====== Information supplied ======

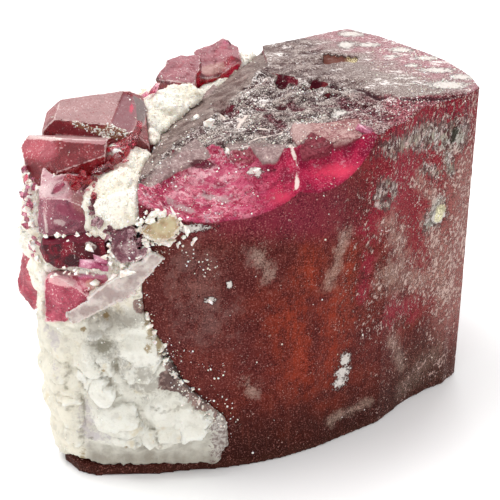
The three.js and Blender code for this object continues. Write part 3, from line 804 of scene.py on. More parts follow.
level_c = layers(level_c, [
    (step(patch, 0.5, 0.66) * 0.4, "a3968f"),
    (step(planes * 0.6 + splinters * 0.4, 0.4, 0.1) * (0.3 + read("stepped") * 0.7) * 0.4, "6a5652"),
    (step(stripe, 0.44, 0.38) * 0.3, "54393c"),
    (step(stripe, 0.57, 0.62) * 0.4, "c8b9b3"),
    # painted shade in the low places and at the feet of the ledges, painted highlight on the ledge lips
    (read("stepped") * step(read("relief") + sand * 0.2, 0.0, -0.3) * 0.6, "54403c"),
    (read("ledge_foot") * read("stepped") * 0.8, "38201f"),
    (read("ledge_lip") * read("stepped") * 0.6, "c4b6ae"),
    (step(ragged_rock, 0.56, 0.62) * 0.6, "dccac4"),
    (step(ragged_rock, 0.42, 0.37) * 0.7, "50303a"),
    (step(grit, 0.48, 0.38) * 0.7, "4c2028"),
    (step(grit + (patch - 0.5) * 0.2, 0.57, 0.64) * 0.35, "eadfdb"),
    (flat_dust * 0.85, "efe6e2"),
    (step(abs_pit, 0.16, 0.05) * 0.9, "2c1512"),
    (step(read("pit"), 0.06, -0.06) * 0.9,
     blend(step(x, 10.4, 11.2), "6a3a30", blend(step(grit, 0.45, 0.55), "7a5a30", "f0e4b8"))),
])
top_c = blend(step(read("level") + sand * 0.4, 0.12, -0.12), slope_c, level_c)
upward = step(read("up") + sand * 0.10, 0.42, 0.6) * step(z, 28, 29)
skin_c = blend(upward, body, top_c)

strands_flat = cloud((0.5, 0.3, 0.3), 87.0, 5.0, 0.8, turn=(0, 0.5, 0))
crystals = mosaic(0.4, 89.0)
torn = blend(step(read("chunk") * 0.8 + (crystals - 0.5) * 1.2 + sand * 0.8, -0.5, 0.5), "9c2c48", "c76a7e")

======

**Task details:**
Word for word, restate all of the data shown above.

**Result for this task:**
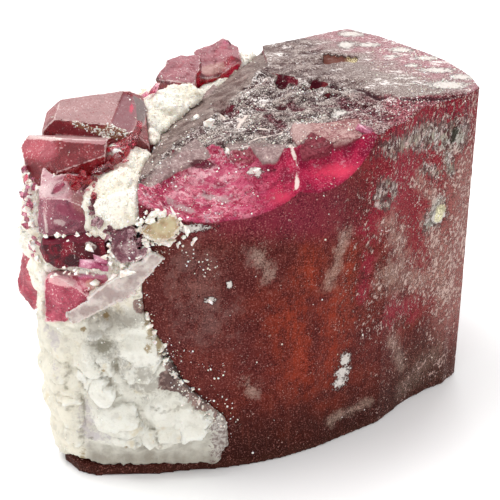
The three.js and Blender code for this object continues. Write part 3, from line 804 of scene.py on. More parts follow.
level_c = layers(level_c, [
    (step(patch, 0.5, 0.66) * 0.4, "a3968f"),
    (step(planes * 0.6 + splinters * 0.4, 0.4, 0.1) * (0.3 + read("stepped") * 0.7) * 0.4, "6a5652"),
    (step(stripe, 0.44, 0.38) * 0.3, "54393c"),
    (step(stripe, 0.57, 0.62) * 0.4, "c8b9b3"),
    # painted shade in the low places and at the feet of the ledges, painted highlight on the ledge lips
    (read("stepped") * step(read("relief") + sand * 0.2, 0.0, -0.3) * 0.6, "54403c"),
    (read("ledge_foot") * read("stepped") * 0.8, "38201f"),
    (read("ledge_lip") * read("stepped") * 0.6, "c4b6ae"),
    (step(ragged_rock, 0.56, 0.62) * 0.6, "dccac4"),
    (step(ragged_rock, 0.42, 0.37) * 0.7, "50303a"),
    (step(grit, 0.48, 0.38) * 0.7, "4c2028"),
    (step(grit + (patch - 0.5) * 0.2, 0.57, 0.64) * 0.35, "eadfdb"),
    (flat_dust * 0.85, "efe6e2"),
    (step(abs_pit, 0.16, 0.05) * 0.9, "2c1512"),
    (step(read("pit"), 0.06, -0.06) * 0.9,
     blend(step(x, 10.4, 11.2), "6a3a30", blend(step(grit, 0.45, 0.55), "7a5a30", "f0e4b8"))),
])
top_c = blend(step(read("level") + sand * 0.4, 0.12, -0.12), slope_c, level_c)
upward = step(read("up") + sand * 0.10, 0.42, 0.6) * step(z, 28, 29)
skin_c = blend(upward, body, top_c)

strands_flat = cloud((0.5, 0.3, 0.3), 87.0, 5.0, 0.8, turn=(0, 0.5, 0))
crystals = mosaic(0.4, 89.0)
torn = blend(step(read("chunk") * 0.8 + (crystals - 0.5) * 1.2 + sand * 0.8, -0.5, 0.5), "9c2c48", "c76a7e")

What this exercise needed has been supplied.